Leichte Sprache sprechen und schreiben: So geht’s!

Zuletzt aktualisiert: 19. Dezember 2023

Gerade dort, wo die deutsche Sprache mitunter schwerer zu lesen ist als im alltäglichen Gebrauch – auf amtlichen Internetseiten und Infoflyern zum Beispiel – findet sich immer häufiger ein Hinweis, dass es den vorliegenden Text auch in „leichter Sprache“ gibt. Was es damit auf sich hat, das erfahren Sie hier!

Welches Deutsch ist schweres Deutsch? Beamtendeutsch!

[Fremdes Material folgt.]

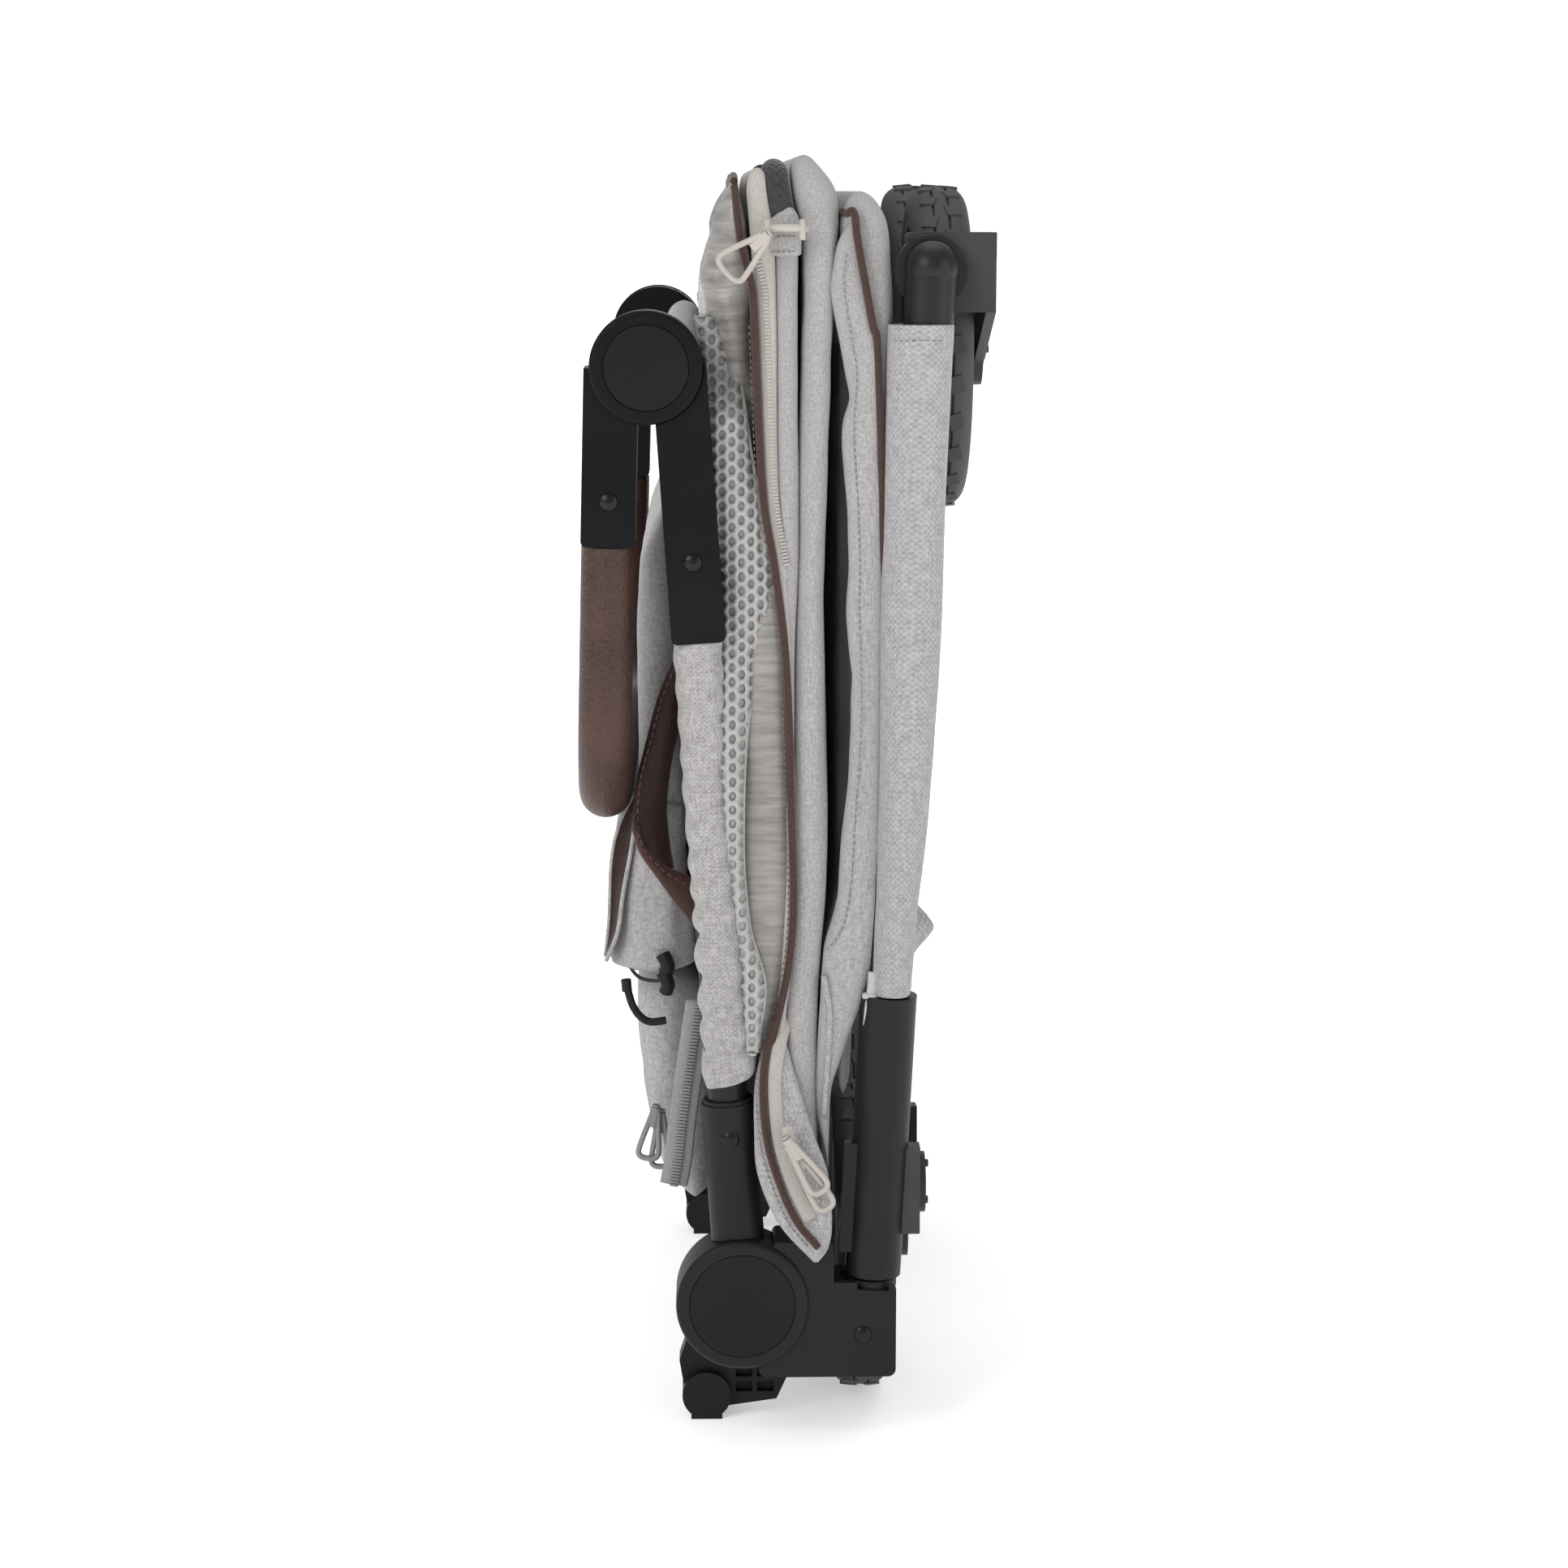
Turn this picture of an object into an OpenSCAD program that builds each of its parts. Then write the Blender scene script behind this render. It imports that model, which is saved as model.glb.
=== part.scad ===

In Deutschland gibt es neben dem Standarddeutsch (auch Hochdeutsch genannt) und den meist regional begrenzt gesprochenen Dialekten und Mundarten auch eine besonders trockene Sprachform: das Beamtendeutsch beziehungsweise Behördendeutsch. Es wird vorwiegend in Ämtern, Behörden und Verwaltungen benutzt und gilt nicht nur als unlebendiges, unanschauliches, langatmiges, verklausuliertes und verschachteltes Deutsch, sondern vor allem als schweres Deutsch.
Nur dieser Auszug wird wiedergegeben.